Entries provided>
+++++
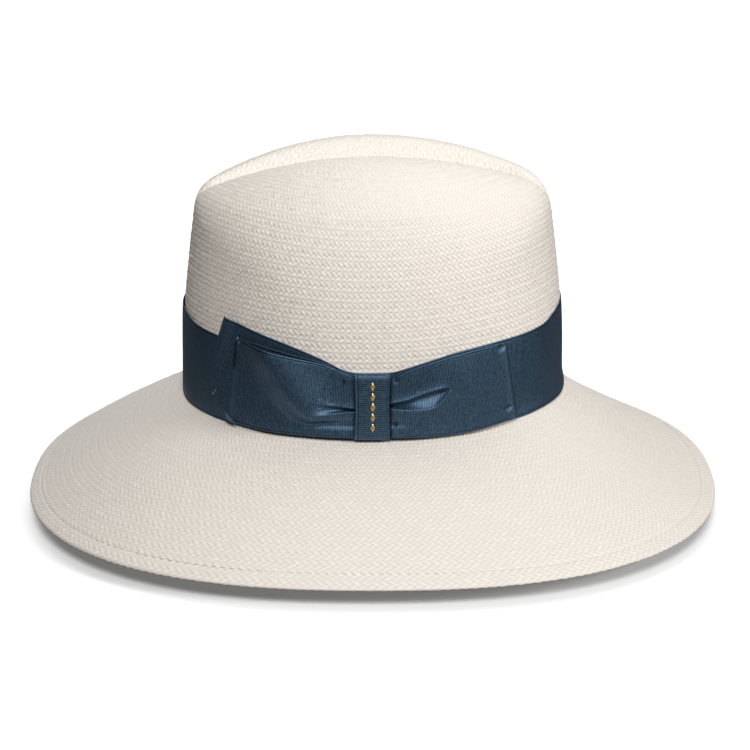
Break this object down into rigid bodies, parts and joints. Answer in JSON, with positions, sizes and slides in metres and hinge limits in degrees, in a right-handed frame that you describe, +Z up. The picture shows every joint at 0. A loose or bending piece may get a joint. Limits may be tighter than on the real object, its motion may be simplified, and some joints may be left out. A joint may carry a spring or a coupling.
{
  "type": "panama hat",
  "caption": "Wide-brimmed woven straw hat with a creased teardrop crown, turned-under sewn edge, leather sweatband, ribbon band and a flat side bow.",
  "frame": {"origin": "on the floor under the middle of the brim, which rests on it all round", "axes": "+Z up, the front of the hat points to -X and its back to +X, the bow sits on the -Y side"},
  "size_m": [0.373, 0.35, 0.185],
  "materials": {
    "straw": "bleached toquilla straw in a fine herringbone weave, satin",
    "thread": "white polyester sewing thread",
    "leather": "tan sheepskin, satin",
    "welt": "woven tape over a plastic reed",
    "tape": "tan leather, satin",
    "label": "plain woven label, blank",
    "lining_ribbon": "petrol blue ribbon",
    "ribbon": "petrol blue grosgrain, soft sheen",
    "gold_print": "flat gold foil print",
    "ribbon_thread": "petrol blue sewing thread"
  },
  "bodies": {
    "root": {"straw_crown": "straw", "straw_brim": "straw", "hem_stitching": "thread", "sweatband": "leather", "sweatband_reed": "welt", "sweatband_stitching": "thread", "sweatband_seam_tape": "tape", "size_label": "label", "sweatband_bow": "lining_ribbon", "hatband": "ribbon", "bow_loop_right": "ribbon", "bow_loop_left": "ribbon", "bow_under_layer": "ribbon", "bow_knot": "ribbon", "knot_motif": "gold_print", "bow_tacks": "ribbon_thread"}
  },
  "joints": []
}
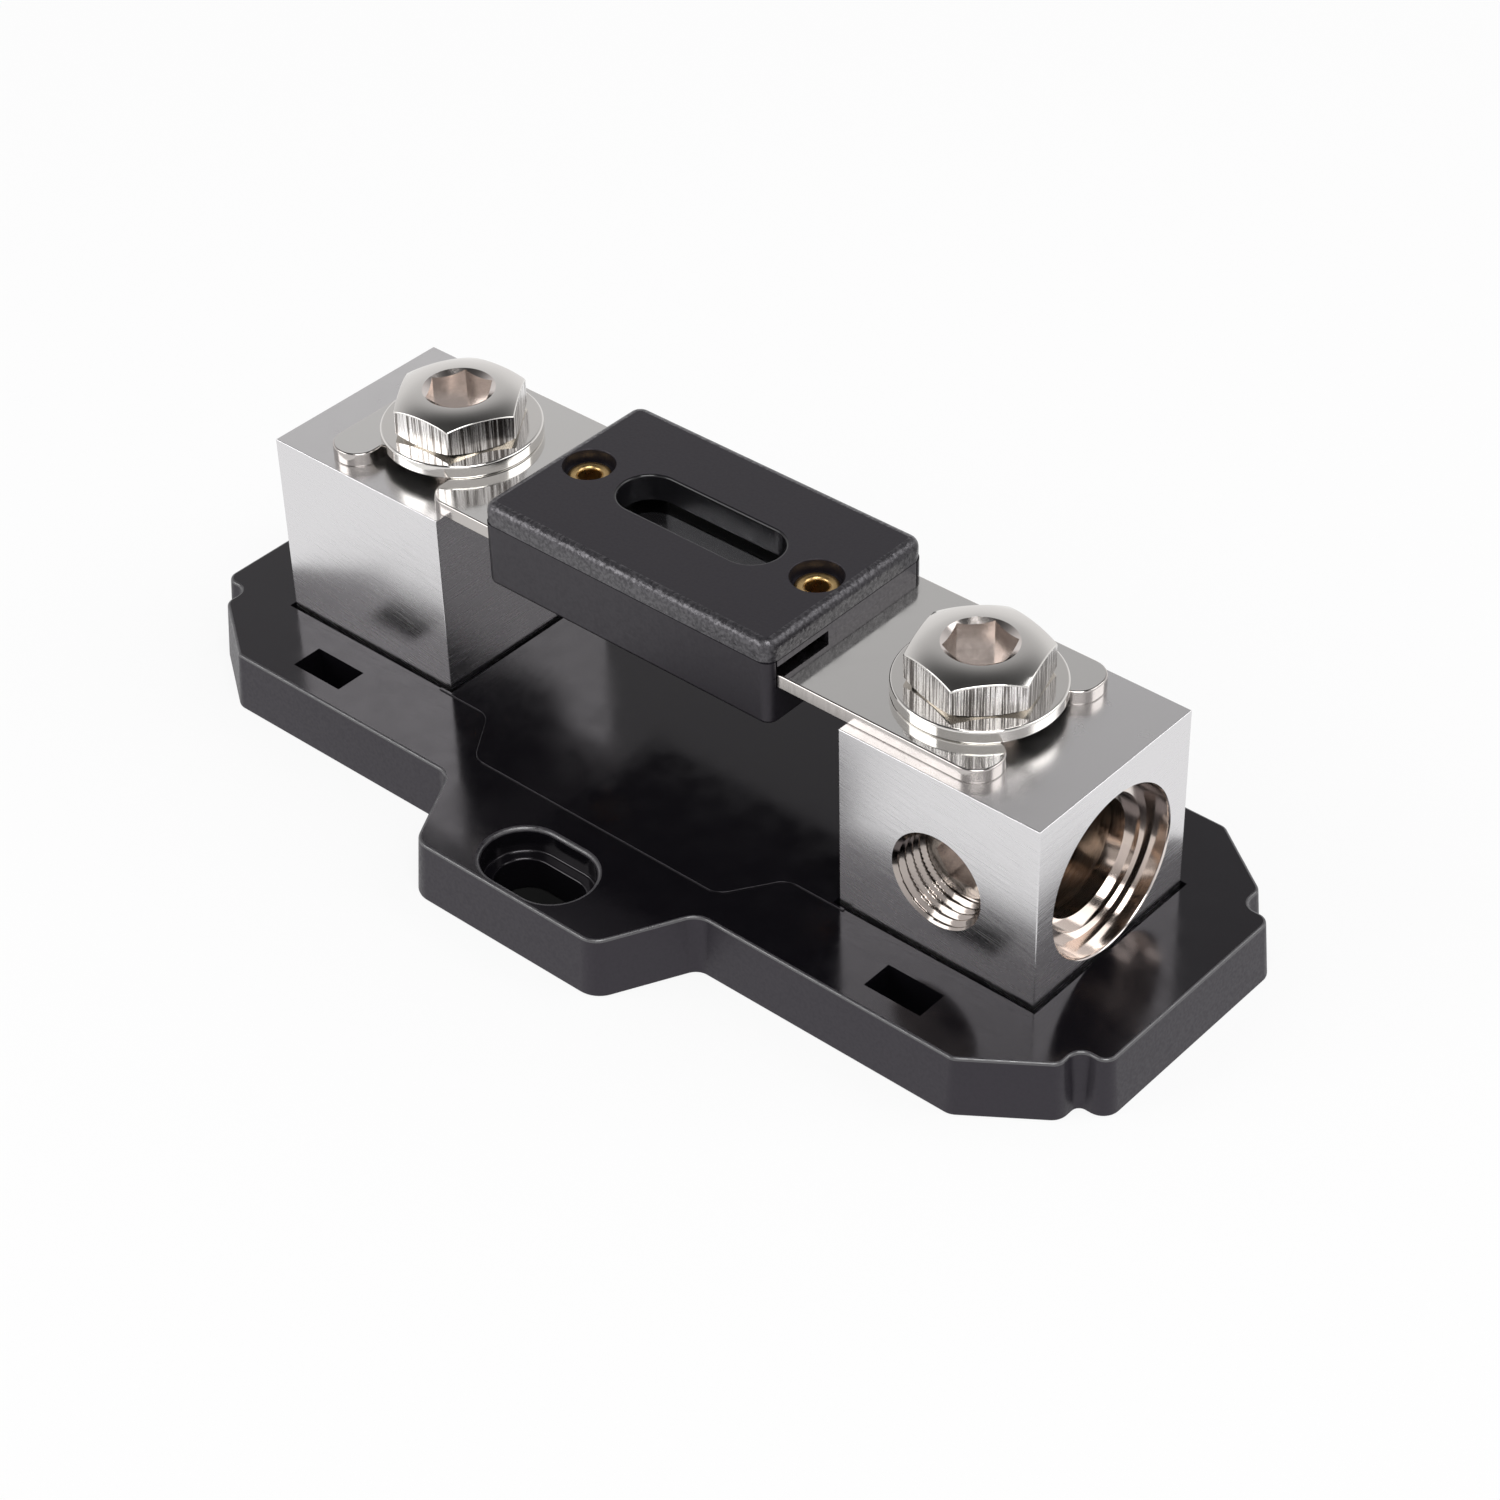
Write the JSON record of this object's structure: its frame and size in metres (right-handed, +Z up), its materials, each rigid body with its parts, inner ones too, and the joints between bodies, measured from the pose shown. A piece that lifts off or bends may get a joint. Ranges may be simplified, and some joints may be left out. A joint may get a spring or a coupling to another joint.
{
  "type": "anl fuse holder",
  "caption": "ANL fuse holder without its cover: black moulded base with two slotted ears, nickel-plated terminal blocks for heavy cable, bolted blade fuse with a viewing window.",
  "frame": {"origin": "centre of the base's underside, midway between the two mounting slots and the two terminals", "axes": "+X along the row of terminals, +Y across it, +Z up from the mounting surface"},
  "size_m": [0.1154, 0.0608, 0.034],
  "materials": {
    "moulded_black": "smooth glossy moulded top, satin side walls",
    "plated_brass": "bright nickel plating over fine machining marks",
    "plated_steel": "bright nickel plating",
    "dark_steel": "plain zinc plated",
    "fuse_strip": "mirror-bright nickel plating",
    "fuse_black": "satin moulded, slightly grainy rim",
    "window_clear": "clear moulded pane, glossy",
    "rivet_brass": "bright rolled brass"
  },
  "bodies": {
    "base": {"base_plate": "moulded_black", "terminal_block_left": "plated_brass", "terminal_block_right": "plated_brass", "fixing_screw_left_inner": "dark_steel", "fixing_screw_left_outer": "dark_steel", "fixing_screw_right_inner": "dark_steel", "fixing_screw_right_outer": "dark_steel", "fuse_link": "fuse_strip", "fuse_lower_shell": "fuse_black", "fuse_upper_shell": "fuse_black", "fuse_window": "window_clear", "rivet_left": "rivet_brass", "rivet_right": "rivet_brass"},
    "washer_left": {"flat_washer_left": "plated_steel"},
    "washer_right": {"flat_washer_right": "plated_steel"},
    "bolt_left": {"clamp_bolt_left": "plated_steel"},
    "bolt_right": {"clamp_bolt_right": "plated_steel"},
    "grub_left": {"set_screw_left": "plated_steel"},
    "grub_right": {"set_screw_right": "plated_steel"}
  },
  "joints": [
    {"name": "washer_left_lift", "type": "slide", "parent": "base", "child": "washer_left", "axis": [0, 0, 1], "range_m": [0, 0.0051]},
    {"name": "bolt_left_turn", "type": "hinge", "parent": "washer_left", "child": "bolt_left", "pos_m": [-0.0325, 0, 0.0299], "axis": [0, 0, 1], "range_deg": [0, 1440]},
    {"name": "grub_left_feed", "type": "slide", "parent": "base", "child": "grub_left", "axis": [0, 1, 0], "range_m": [-0.001, 0.004]},
    {"name": "washer_right_lift", "type": "slide", "parent": "base", "child": "washer_right", "axis": [0, 0, 1], "range_m": [0, 0.0051]},
    {"name": "bolt_right_turn", "type": "hinge", "parent": "washer_right", "child": "bolt_right", "pos_m": [0.0325, 0, 0.0299], "axis": [0, 0, 1], "range_deg": [0, 1440]},
    {"name": "grub_right_feed", "type": "slide", "parent": "base", "child": "grub_right", "axis": [0, -1, 0], "range_m": [-0.001, 0.004]}
  ],
  "couplings": [
    {"joint": "washer_left_lift", "follows": "bolt_left_turn", "m_per_rad": 0.00019894},
    {"joint": "washer_right_lift", "follows": "bolt_right_turn", "m_per_rad": 0.00019894}
  ]
}
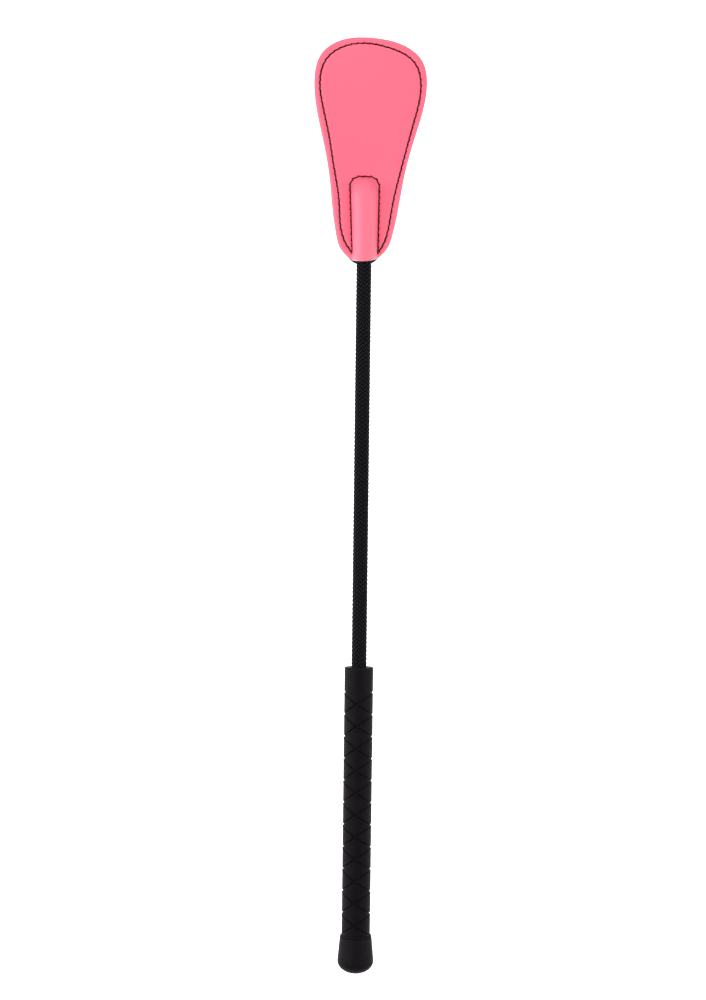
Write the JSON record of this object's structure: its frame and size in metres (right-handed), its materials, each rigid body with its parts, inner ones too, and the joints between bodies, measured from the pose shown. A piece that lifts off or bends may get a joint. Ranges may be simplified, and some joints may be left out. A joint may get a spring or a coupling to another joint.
{
  "type": "riding crop",
  "caption": "Riding crop: rubber grip with a butt cap, slim braided flexible shaft and a wide stitched leather tongue, pink in front and black behind.",
  "frame": {"origin": "on the shaft's axis, at the middle of the grip's plain collar", "axes": "+Y along the shaft towards the tongue, +Z out of the tongue's pink face, +X to the right when the tongue points up and the pink face is seen"},
  "size_m": [0.0788, 0.6512, 0.0252],
  "materials": {
    "pink_leather": "soft matte grain",
    "black_leather": "matte grain",
    "seam_thread": "waxed twisted thread",
    "braid": "tight braid, slight sheen",
    "whipping_thread": "bound thread",
    "grip_rubber": "matte moulded",
    "cap_rubber": "matte moulded",
    "fibreglass": "smooth pultruded",
    "handle_plastic": "moulded",
    "bush_plastic": "moulded",
    "filler_yarn": "laid yarn",
    "interlining": "bonded fibre board"
  },
  "bodies": {
    "handle": {"grip_sleeve": "grip_rubber", "butt_cap": "cap_rubber", "handle_tube": "handle_plastic", "handle_top_bush": "bush_plastic", "handle_butt_plug": "handle_plastic", "core_rod_lower": "fibreglass", "shaft_filler_lower": "filler_yarn", "shaft_braid_lower": "braid", "butt_whipping": "whipping_thread"},
    "shaft": {"core_rod_upper": "fibreglass", "shaft_filler_upper": "filler_yarn", "shaft_braid_upper": "braid", "tip_whipping": "whipping_thread", "rod_tip_cap": "bush_plastic", "tongue_front_root": "pink_leather", "tongue_core_root": "interlining", "tongue_back_root": "black_leather", "pocket_stitches": "seam_thread", "edge_stitches_root": "seam_thread"},
    "tongue": {"tongue_front_flap": "pink_leather", "tongue_core_flap": "interlining", "tongue_back_flap": "black_leather", "edge_stitches_flap": "seam_thread"}
  },
  "joints": [
    {"name": "shaft_flex", "type": "hinge", "parent": "handle", "child": "shaft", "pos_m": [0, 0.0785, 0], "axis": [1, 0, 0], "range_deg": [-20, 20], "stiffness_Nm_per_rad": 8},
    {"name": "tongue_flex", "type": "hinge", "parent": "shaft", "child": "tongue", "pos_m": [0, 0.3608, -0.00445], "axis": [1, 0, 0], "range_deg": [-45, 45], "stiffness_Nm_per_rad": 0.5}
  ]
}
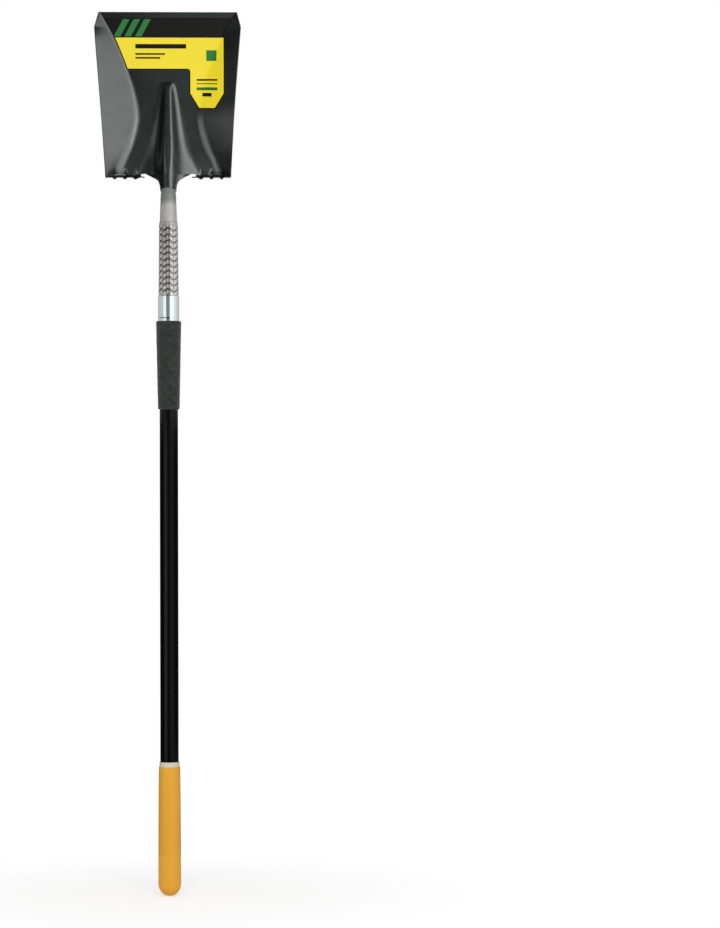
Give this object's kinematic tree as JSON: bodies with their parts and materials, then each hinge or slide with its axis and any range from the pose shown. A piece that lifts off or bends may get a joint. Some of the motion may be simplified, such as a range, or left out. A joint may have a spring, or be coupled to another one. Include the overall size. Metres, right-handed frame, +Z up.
+++++
Task> Without the pictures, restate each entry exactly.

Solution to this problem>
Break this object down into rigid bodies, parts and joints. Answer in JSON, with positions, sizes and slides in metres and hinge limits in degrees, in a right-handed frame that you describe, +Z up. The picture shows every joint at 0. A loose or bending piece may get a joint. Limits may be tighter than on the real object, its motion may be simplified, and some joints may be left out. A joint may carry a spring or a coupling.
{
  "type": "panama hat",
  "caption": "Wide-brimmed woven straw hat with a creased teardrop crown, turned-under sewn edge, leather sweatband, ribbon band and a flat side bow.",
  "frame": {"origin": "on the floor under the middle of the brim, which rests on it all round", "axes": "+Z up, the front of the hat points to -X and its back to +X, the bow sits on the -Y side"},
  "size_m": [0.373, 0.35, 0.185],
  "materials": {
    "straw": "bleached toquilla straw in a fine herringbone weave, satin",
    "thread": "white polyester sewing thread",
    "leather": "tan sheepskin, satin",
    "welt": "woven tape over a plastic reed",
    "tape": "tan leather, satin",
    "label": "plain woven label, blank",
    "lining_ribbon": "petrol blue ribbon",
    "ribbon": "petrol blue grosgrain, soft sheen",
    "gold_print": "flat gold foil print",
    "ribbon_thread": "petrol blue sewing thread"
  },
  "bodies": {
    "root": {"straw_crown": "straw", "straw_brim": "straw", "hem_stitching": "thread", "sweatband": "leather", "sweatband_reed": "welt", "sweatband_stitching": "thread", "sweatband_seam_tape": "tape", "size_label": "label", "sweatband_bow": "lining_ribbon", "hatband": "ribbon", "bow_loop_right": "ribbon", "bow_loop_left": "ribbon", "bow_under_layer": "ribbon", "bow_knot": "ribbon", "knot_motif": "gold_print", "bow_tacks": "ribbon_thread"}
  },
  "joints": []
}
Write the JSON record of this object's structure: its frame and size in metres (right-handed, +Z up), its materials, each rigid body with its parts, inner ones too, and the joints between bodies, measured from the pose shown. A piece that lifts off or bends may get a joint. Ranges may be simplified, and some joints may be left out. A joint may get a spring or a coupling to another joint.
{
  "type": "anl fuse holder",
  "caption": "ANL fuse holder without its cover: black moulded base with two slotted ears, nickel-plated terminal blocks for heavy cable, bolted blade fuse with a viewing window.",
  "frame": {"origin": "centre of the base's underside, midway between the two mounting slots and the two terminals", "axes": "+X along the row of terminals, +Y across it, +Z up from the mounting surface"},
  "size_m": [0.1154, 0.0608, 0.034],
  "materials": {
    "moulded_black": "smooth glossy moulded top, satin side walls",
    "plated_brass": "bright nickel plating over fine machining marks",
    "plated_steel": "bright nickel plating",
    "dark_steel": "plain zinc plated",
    "fuse_strip": "mirror-bright nickel plating",
    "fuse_black": "satin moulded, slightly grainy rim",
    "window_clear": "clear moulded pane, glossy",
    "rivet_brass": "bright rolled brass"
  },
  "bodies": {
    "base": {"base_plate": "moulded_black", "terminal_block_left": "plated_brass", "terminal_block_right": "plated_brass", "fixing_screw_left_inner": "dark_steel", "fixing_screw_left_outer": "dark_steel", "fixing_screw_right_inner": "dark_steel", "fixing_screw_right_outer": "dark_steel", "fuse_link": "fuse_strip", "fuse_lower_shell": "fuse_black", "fuse_upper_shell": "fuse_black", "fuse_window": "window_clear", "rivet_left": "rivet_brass", "rivet_right": "rivet_brass"},
    "washer_left": {"flat_washer_left": "plated_steel"},
    "washer_right": {"flat_washer_right": "plated_steel"},
    "bolt_left": {"clamp_bolt_left": "plated_steel"},
    "bolt_right": {"clamp_bolt_right": "plated_steel"},
    "grub_left": {"set_screw_left": "plated_steel"},
    "grub_right": {"set_screw_right": "plated_steel"}
  },
  "joints": [
    {"name": "washer_left_lift", "type": "slide", "parent": "base", "child": "washer_left", "axis": [0, 0, 1], "range_m": [0, 0.0051]},
    {"name": "bolt_left_turn", "type": "hinge", "parent": "washer_left", "child": "bolt_left", "pos_m": [-0.0325, 0, 0.0299], "axis": [0, 0, 1], "range_deg": [0, 1440]},
    {"name": "grub_left_feed", "type": "slide", "parent": "base", "child": "grub_left", "axis": [0, 1, 0], "range_m": [-0.001, 0.004]},
    {"name": "washer_right_lift", "type": "slide", "parent": "base", "child": "washer_right", "axis": [0, 0, 1], "range_m": [0, 0.0051]},
    {"name": "bolt_right_turn", "type": "hinge", "parent": "washer_right", "child": "bolt_right", "pos_m": [0.0325, 0, 0.0299], "axis": [0, 0, 1], "range_deg": [0, 1440]},
    {"name": "grub_right_feed", "type": "slide", "parent": "base", "child": "grub_right", "axis": [0, -1, 0], "range_m": [-0.001, 0.004]}
  ],
  "couplings": [
    {"joint": "washer_left_lift", "follows": "bolt_left_turn", "m_per_rad": 0.00019894},
    {"joint": "washer_right_lift", "follows": "bolt_right_turn", "m_per_rad": 0.00019894}
  ]
}
Write the JSON record of this object's structure: its frame and size in metres (right-handed), its materials, each rigid body with its parts, inner ones too, and the joints between bodies, measured from the pose shown. A piece that lifts off or bends may get a joint. Ranges may be simplified, and some joints may be left out. A joint may get a spring or a coupling to another joint.
{
  "type": "riding crop",
  "caption": "Riding crop: rubber grip with a butt cap, slim braided flexible shaft and a wide stitched leather tongue, pink in front and black behind.",
  "frame": {"origin": "on the shaft's axis, at the middle of the grip's plain collar", "axes": "+Y along the shaft towards the tongue, +Z out of the tongue's pink face, +X to the right when the tongue points up and the pink face is seen"},
  "size_m": [0.0788, 0.6512, 0.0252],
  "materials": {
    "pink_leather": "soft matte grain",
    "black_leather": "matte grain",
    "seam_thread": "waxed twisted thread",
    "braid": "tight braid, slight sheen",
    "whipping_thread": "bound thread",
    "grip_rubber": "matte moulded",
    "cap_rubber": "matte moulded",
    "fibreglass": "smooth pultruded",
    "handle_plastic": "moulded",
    "bush_plastic": "moulded",
    "filler_yarn": "laid yarn",
    "interlining": "bonded fibre board"
  },
  "bodies": {
    "handle": {"grip_sleeve": "grip_rubber", "butt_cap": "cap_rubber", "handle_tube": "handle_plastic", "handle_top_bush": "bush_plastic", "handle_butt_plug": "handle_plastic", "core_rod_lower": "fibreglass", "shaft_filler_lower": "filler_yarn", "shaft_braid_lower": "braid", "butt_whipping": "whipping_thread"},
    "shaft": {"core_rod_upper": "fibreglass", "shaft_filler_upper": "filler_yarn", "shaft_braid_upper": "braid", "tip_whipping": "whipping_thread", "rod_tip_cap": "bush_plastic", "tongue_front_root": "pink_leather", "tongue_core_root": "interlining", "tongue_back_root": "black_leather", "pocket_stitches": "seam_thread", "edge_stitches_root": "seam_thread"},
    "tongue": {"tongue_front_flap": "pink_leather", "tongue_core_flap": "interlining", "tongue_back_flap": "black_leather", "edge_stitches_flap": "seam_thread"}
  },
  "joints": [
    {"name": "shaft_flex", "type": "hinge", "parent": "handle", "child": "shaft", "pos_m": [0, 0.0785, 0], "axis": [1, 0, 0], "range_deg": [-20, 20], "stiffness_Nm_per_rad": 8},
    {"name": "tongue_flex", "type": "hinge", "parent": "shaft", "child": "tongue", "pos_m": [0, 0.3608, -0.00445], "axis": [1, 0, 0], "range_deg": [-45, 45], "stiffness_Nm_per_rad": 0.5}
  ]
}
Give this object's kinematic tree as JSON: bodies with their parts and materials, then each hinge or slide with its axis and any range from the pose shown. A piece that lifts off or bends may get a joint. Some of the motion may be simplified, such as a range, or left out. A joint may have a spring, or be coupled to another one. Include the overall size. Metres, right-handed frame, +Z up.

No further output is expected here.